• TASK DIRECTIONS:
Repeat every line below exactly as it reads.

• DATA BLOCK:

|---|

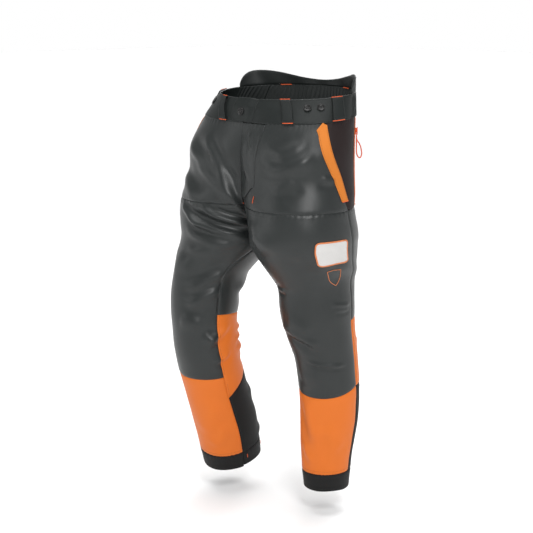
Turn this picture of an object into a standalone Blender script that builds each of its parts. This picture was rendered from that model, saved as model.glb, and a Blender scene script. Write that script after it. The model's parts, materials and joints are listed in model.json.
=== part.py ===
"""Chainsaw protective trousers, open as if worn, built from their sewn panels and fittings.

Frame: metres, +Z up. The wearer faces -Y and the wearer's left is +X. The origin is at the
height of the waist, on the plane between the legs.

Every panel lies on one closed skin. A place on it is (side, s, u): side is +1 for the
wearer's left and -1 for the right, s is the drop below the waist along the leg, and u runs
round the section, from -1 at the centre front, through 0 at the outer side, to +1 at the
centre back. Below the crotch the section closes, so u = -1 and u = +1 meet at the inseam
side, and u may run on past 1.
"""

import math

import bmesh
import bpy
import numpy as np
from mathutils import Matrix, Vector

LEFT, RIGHT = 1, -1
SIDES = ((LEFT, "left"), (RIGHT, "right"))

# Driving dimensions of the skin.
CROTCH = 0.352  # drop from the waist to the crotch
HEM = 1.035  # drop from the waist to the hem
FRONT_WAIST_Y = -0.074
WAIST_RISE = 0.08  # rise of the waist per metre towards the back
RISE_FADES = (0.05, 0.26)  # drops between which that rise dies out
LEG_TURN = 0.20  # drop over which sections turn from level to square with the leg
BAND_TOP, BAND_FOOT = -0.015, 0.043  # edges of the waistband

# Hip stations: drop, half width, middle y, front depth, back depth, centre front y, centre back y.
HIPS = (
    (BAND_TOP, 0.209, 0.075, 0.138, 0.138, FRONT_WAIST_Y, 0.212),
    (0.055, 0.235, 0.040, 0.150, 0.157, -0.084, 0.196),
    (0.110, 0.250, 0.014, 0.150, 0.176, -0.090, 0.188),
    (0.180, 0.252, 0.010, 0.152, 0.182, -0.089, 0.188),
    (0.260, 0.266, -0.002, 0.158, 0.182, -0.078, 0.150),
    (CROTCH, 0.266, 0.002, 0.146, 0.157, 0.002, 0.002),
)
# Leg stations: drop along the leg, centre x (outwards), centre y, centre z, half width, half depth.
LEGS = {
    LEFT: (
        (0.45, 0.139, 0.044, -0.450, 0.100, 0.111),
        (0.55, 0.140, 0.053, -0.550, 0.096, 0.102),
        (0.65, 0.152, 0.070, -0.650, 0.083, 0.086),
        (0.80, 0.155, 0.085, -0.800, 0.079, 0.080),
        (0.93, 0.147, 0.083, -0.930, 0.070, 0.072),
        (HEM, 0.149, 0.084, -1.035, 0.058, 0.062),
    ),
    RIGHT: (
        (0.45, 0.160, -0.054, -0.450, 0.094, 0.104),
        (0.55, 0.165, -0.075, -0.550, 0.089, 0.096),
        (0.65, 0.159, -0.078, -0.645, 0.086, 0.090),
        (0.80, 0.161, -0.041, -0.790, 0.084, 0.087),
        (0.93, 0.160, 0.001, -0.915, 0.086, 0.089),
        (HEM, 0.167, 0.028, -1.015, 0.079, 0.083),
    ),
}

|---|

• CORRECT OUTPUT:
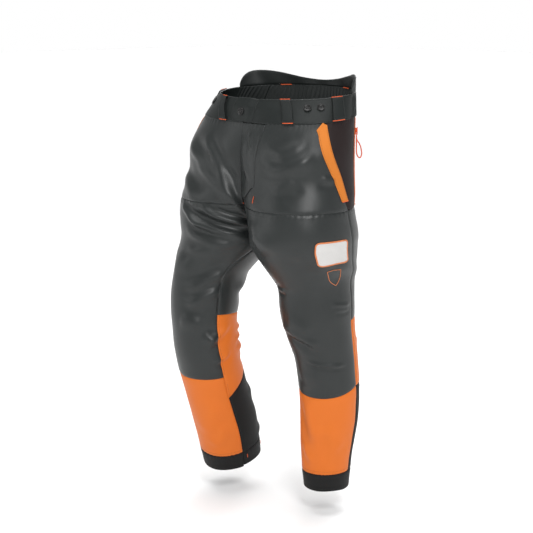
Turn this picture of an object into a standalone Blender script that builds each of its parts. This picture was rendered from that model, saved as model.glb, and a Blender scene script. Write that script after it. The model's parts, materials and joints are listed in model.json.
=== part.py ===
"""Chainsaw protective trousers, open as if worn, built from their sewn panels and fittings.

Frame: metres, +Z up. The wearer faces -Y and the wearer's left is +X. The origin is at the
height of the waist, on the plane between the legs.

Every panel lies on one closed skin. A place on it is (side, s, u): side is +1 for the
wearer's left and -1 for the right, s is the drop below the waist along the leg, and u runs
round the section, from -1 at the centre front, through 0 at the outer side, to +1 at the
centre back. Below the crotch the section closes, so u = -1 and u = +1 meet at the inseam
side, and u may run on past 1.
"""

import math

import bmesh
import bpy
import numpy as np
from mathutils import Matrix, Vector

LEFT, RIGHT = 1, -1
SIDES = ((LEFT, "left"), (RIGHT, "right"))

# Driving dimensions of the skin.
CROTCH = 0.352  # drop from the waist to the crotch
HEM = 1.035  # drop from the waist to the hem
FRONT_WAIST_Y = -0.074
WAIST_RISE = 0.08  # rise of the waist per metre towards the back
RISE_FADES = (0.05, 0.26)  # drops between which that rise dies out
LEG_TURN = 0.20  # drop over which sections turn from level to square with the leg
BAND_TOP, BAND_FOOT = -0.015, 0.043  # edges of the waistband

# Hip stations: drop, half width, middle y, front depth, back depth, centre front y, centre back y.
HIPS = (
    (BAND_TOP, 0.209, 0.075, 0.138, 0.138, FRONT_WAIST_Y, 0.212),
    (0.055, 0.235, 0.040, 0.150, 0.157, -0.084, 0.196),
    (0.110, 0.250, 0.014, 0.150, 0.176, -0.090, 0.188),
    (0.180, 0.252, 0.010, 0.152, 0.182, -0.089, 0.188),
    (0.260, 0.266, -0.002, 0.158, 0.182, -0.078, 0.150),
    (CROTCH, 0.266, 0.002, 0.146, 0.157, 0.002, 0.002),
)
# Leg stations: drop along the leg, centre x (outwards), centre y, centre z, half width, half depth.
LEGS = {
    LEFT: (
        (0.45, 0.139, 0.044, -0.450, 0.100, 0.111),
        (0.55, 0.140, 0.053, -0.550, 0.096, 0.102),
        (0.65, 0.152, 0.070, -0.650, 0.083, 0.086),
        (0.80, 0.155, 0.085, -0.800, 0.079, 0.080),
        (0.93, 0.147, 0.083, -0.930, 0.070, 0.072),
        (HEM, 0.149, 0.084, -1.035, 0.058, 0.062),
    ),
    RIGHT: (
        (0.45, 0.160, -0.054, -0.450, 0.094, 0.104),
        (0.55, 0.165, -0.075, -0.550, 0.089, 0.096),
        (0.65, 0.159, -0.078, -0.645, 0.086, 0.090),
        (0.80, 0.161, -0.041, -0.790, 0.084, 0.087),
        (0.93, 0.160, 0.001, -0.915, 0.086, 0.089),
        (HEM, 0.167, 0.028, -1.015, 0.079, 0.083),
    ),
}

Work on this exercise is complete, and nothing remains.